The reigning Emmy winner for supporting actress in a drama series immersed herself in prestige television while studying Dana’s unmistakable Pittsburgh accent, drawing inspiration from two acclaimed performances: Lisa Ann Walter’s Philadelphia schoolteacher in “Abbott Elementary” — which shares a makeup room hallway with “The Pitt” on the Warner Bros. lot — and Julianne Nicholson’s work in “Mare of Easttown.” “I was watching them, even though I knew it wasn’t exactly that [accent] for Pittsburgh,” LaNasa tells Variety. “I just wanted to get a sense of it, and I would listen to it when I was in the bathtub.”

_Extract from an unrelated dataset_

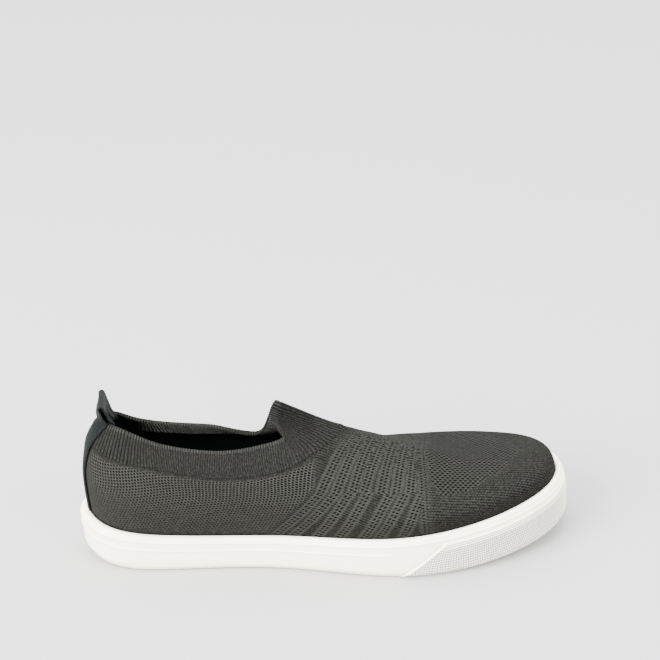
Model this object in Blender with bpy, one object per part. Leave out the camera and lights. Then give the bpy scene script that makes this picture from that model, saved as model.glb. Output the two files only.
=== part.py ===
import bmesh
import bpy
import numpy as np

# Start from an empty scene.
for old in list(bpy.data.objects):
    bpy.data.objects.remove(old, do_unlink=True)

# Named sizes in metres. Toe is +X, lateral (outer) side is -Y, floor is z = 0.
LENGTH = 0.2900
BALL_WIDTH = 0.1020
INSTEP_HEIGHT = 0.0933

FIT_GAP = 0.0003
KNIT_WALL = 0.0020
HEEL_PAD = 0.0030
RIB_STEP = 0.0004
RIM_ROUND = 0.0006

FOXING_HEIGHT = 0.0377
FLOOR_HEIGHT = 0.0130
SHOULDER_RISE = 0.0140
SHOULDER_BULGE = 0.0018
SEAM_INSET = 0.0057
LIP_RISE = 0.0004
SIDE_TUCK = 0.0018
LINE_RISE = 0.0005
LIP_INSET = 0.0013
TOE_SPRING = 0.0084
SPRING_START = 0.195
HEEL_KICK = 0.0045
KICK_START = 0.035

INSOLE_THICK = 0.0040
INSOLE_EDGE = 0.0008
OUTSOLE_INSET = 0.0072
OUTSOLE_THICK = 0.0034
OUTSOLE_PROUD = 0.0006
TREAD_BORDER = 0.0085
TREAD_DEPTH = 0.0015
RIB_PITCH = 0.0096
GROOVE = 0.0034
ZIG_LENGTH = 0.0150
ZIG_RISE = 0.0040
BAND_WIDTH = 0.0060

BUMPER_THICK = 0.0011
BUMPER_GAP = 0.0004
BUMPER_TOP = 0.79

RIBBON_THICK = 0.0012
RIBBON_HALF = 0.0106
LOOP_TOP = 0.0995
LOOP_X = 0.0202
LOOP_SKEW = 0.0010
LOOP_EASE = 0.0009
INNER_END_SHARE = 0.84

RING = 80

# Sole outline in plan, heel centre first, then lateral side to the toe and back on the medial side.
# Columns: x as a share of LENGTH, y as a share of BALL_WIDTH.
OUTLINE = (
    (0.000, 0.000), (0.021, -0.176), (0.076, -0.297), (0.190, -0.345),
    (0.414, -0.371), (0.655, -0.497), (0.810, -0.444), (0.910, -0.317),
    (0.979, -0.139), (1.000, 0.057), (0.979, 0.253), (0.910, 0.397),
    (0.810, 0.480), (0.690, 0.501), (0.552, 0.390), (0.397, 0.299),
    (0.207, 0.337), (0.076, 0.290), (0.021, 0.172),
)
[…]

LaNasa’s road to stardom was anything but conventional. After meeting and marrying actor Dennis Hopper when she was 22, professional dancer and choreographer LaNasa had taken only a single acting class — an experience she describes as “terrible” and one that left her intimidated by the profession. She remembers watching Hopper hold auditions in their home, where he had built a small theater. Years later, while pregnant with their son, Henry Lee Hopper, and living amid a home renovation, she discovered a documentary about legendary acting teacher Sanford Meisner. “I have to find that guy,” she remembers thinking. “That’s where I want to learn how to act.” She eventually tracked Meisner down and studied with him for nearly three years, an experience she considers the true beginning of her acting career.